Angesichts interner politischer wie ökonomischer Probleme mag es vielen in der US-Administration – und zwar zu allererst jenen, die mit der Ölindustrie verbunden sind (etwa Bush selbst, aber auch Vize Cheney oder Rumsfeld) als interessanter erscheinen, vom der Wiederherstellung der Ölförderung im Irak zwar über technisches Equipement und Support zu profitieren und dabei gleichzeitig einen Schlüssel zur Behinderung ölpreis-reduzierender Förderpraktiken zu haben (die irakischen Ölanlagen sind de facto Schrott; eine Aufrüstung kostet Milliarden und erlaubt es, an der Steuerung der Kapazitätsnutzung sogar noch zu verdienen), als quasi selbst im Land zu stehen und erste Zielscheibe potentieller terroristischer Angriffe zu sein bzw. das Geld zur Wiederherstellung von Infrastruktur selbst aufbringen zu müssen.

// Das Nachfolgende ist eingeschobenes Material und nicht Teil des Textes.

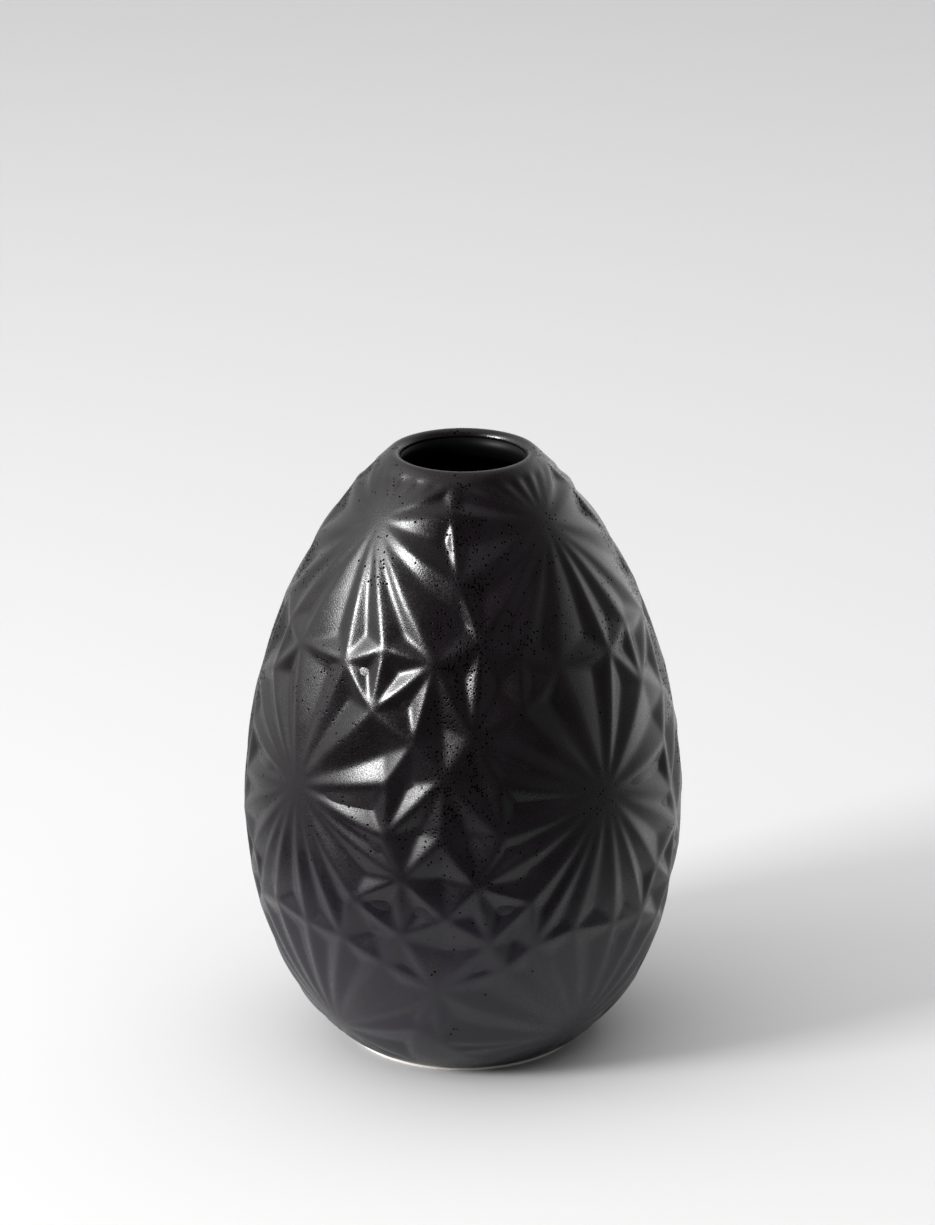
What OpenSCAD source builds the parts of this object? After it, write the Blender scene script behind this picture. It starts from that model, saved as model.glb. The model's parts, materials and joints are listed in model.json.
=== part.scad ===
// Stoneware pottery vase with carved stars: one fired clay pot, bare at the foot, glazed outside and inside.
// Millimetres, +Z up. The origin is the centre of the foot on the table. The front is -Y.

/* [Vase] */
// Height from the table to the top of the lip
vase_height = 200; // [190:5:210]
// Widest diameter, over the glaze
belly_diameter = 141.6; // [136:0.4:148]
// Clear diameter of the mouth, inside the glaze
mouth_diameter = 40; // [38:0.5:42]

/* [Clay] */
// Thickness of the clay wall
wall_thickness = 5; // [4.5:0.5:6]
// Width of the ring that the vase stands on
foot_ring_width = 6; // [5:0.5:8]
// Height of the ring that the vase stands on
foot_ring_height = 3; // [2.5:0.5:4]
// Thickness of the clay floor above the ring
floor_thickness = 5.5; // [5:0.5:7]

/* [Glaze] */
// Thickness of both coats of glaze
glaze_thickness = 0.5; // [0.4:0.1:0.6]
// Height of the bare clay band between the table and the outer glaze
bare_band = 1; // [0.8:0.1:1.4]

/* [Carving] */
// How far the ridges stand out of the round body
ridge_height = 0.6; // [0.4:0.1:0.8]
// How far the grooves of the stars are cut into the round body
groove_depth = 1.8; // [1:0.1:2]
// How far the small facets between the stars are cut in
pit_depth = 1.7; // [1:0.1:2]
// Turn of the upper stars about the vase, against the stars below them, in degrees
upper_star_lean = 5; // [3:0.5:7]

/* [Part] */

/* [Hidden] */
$fn = 96;

clay_colour = [0.80, 0.74, 0.66];
glaze_colour = [0.12, 0.12, 0.13];

belly_radius = belly_diameter / 2;
belly_height = 0.42 * vase_height;
mouth_radius = mouth_diameter / 2;

// Reach of the outline below and above the belly, and how square each half is
lower_reach = 0.45 * vase_height;
lower_power = 1.9;
lower_root = 3.1;
upper_reach = 0.639 * vase_height;
upper_power = 1.8;
upper_root = 1.65;

// The carving runs from just above the foot to just below the smooth collar
carving_bottom = 2.5;
carving_top = 97.5;
columns = 4;
// A groove between rays closer together than this angle is cut less deep
full_spread = 20;
// Share of the depth left for the grooves that run out at a plain edge
plain_edge_share = 0.8;
// Depth of a sunk facet for each millimetre from its middle to its nearest edge
pit_steepness = 0.65;
column_angle = 360 / columns;
// The middle of the front falls between two columns of stars
first_column = -51;

// The smooth collar and the hem at the foot step in a little from the carved surface
plain_inset = 0.5;
lip_round = 2.4;
lip_centre = [mouth_radius + lip_round, vase_height - lip_round];
lip_start_angle = 50;
collar_step = 1;
cavity_depth = glaze_thickness + wall_thickness;
cavity_floor = foot_ring_height + floor_thickness;
cavity_top = vase_height - 12;
throat_bottom = vase_height - 8.5;
outline_step = 4;

// ---- The round body ----

// Radius of the round body at a height, with the surface moved inwards by inset
function body_radius(z, inset = 0) =
    let (reach = z < belly_height ? lower_reach : upper_reach)
    let (power = z < belly_height ? lower_power : upper_power)
    let (root = z < belly_height ? lower_root : upper_root)
    let (way = abs(z - belly_height) / (reach - inset))
    (belly_radius - inset) * pow(1 - pow(way, power), 1 / root);

function height_of(percent) = percent / 100 * vase_height;

// Outline points of the round body between two heights
function outline(low, high, step, inset) =
    [for (i = [0 : 1 : ceil((high - low) / step)])
        let (z = min(high, low + i * step))
        [body_radius(z, inset), z]];

// Outline of the collar and the rounded lip, from the carving to the inside of the mouth
function lip_outline(inset) = concat(
    outline(height_of(carving_top), vase_height - 2, collar_step, inset + plain_inset),
    [for (angle = [lip_start_angle : 13 : 180])
        lip_centre + (lip_round - inset) * [cos(angle), sin(angle)]]
);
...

Ohne Krieg jedenfalls hätte die US-Administration jedoch dasselbe erreichen können: die irakischen Kapazitäten wären wohl mit oder ohne den nicht absehbaren intern bewerkstelligten Regimewechsel nicht sehr weit zu erhöhen gewesen. Eine Bedrohung angeblicher US-amerikanischer Interessen sehr unwahrscheinlich gewesen.

Warum dann Krieg?

Wenn nun aber der Griff nach dem Öl unmöglich der Grund für den Krieg sein kann, welchen Grund gibt es dann für dieses Engagement der US-Administration in einer Situation, in der sie eigentlich innenpolitisch wie international nur verlieren kann? Warum also führen die USA Krieg?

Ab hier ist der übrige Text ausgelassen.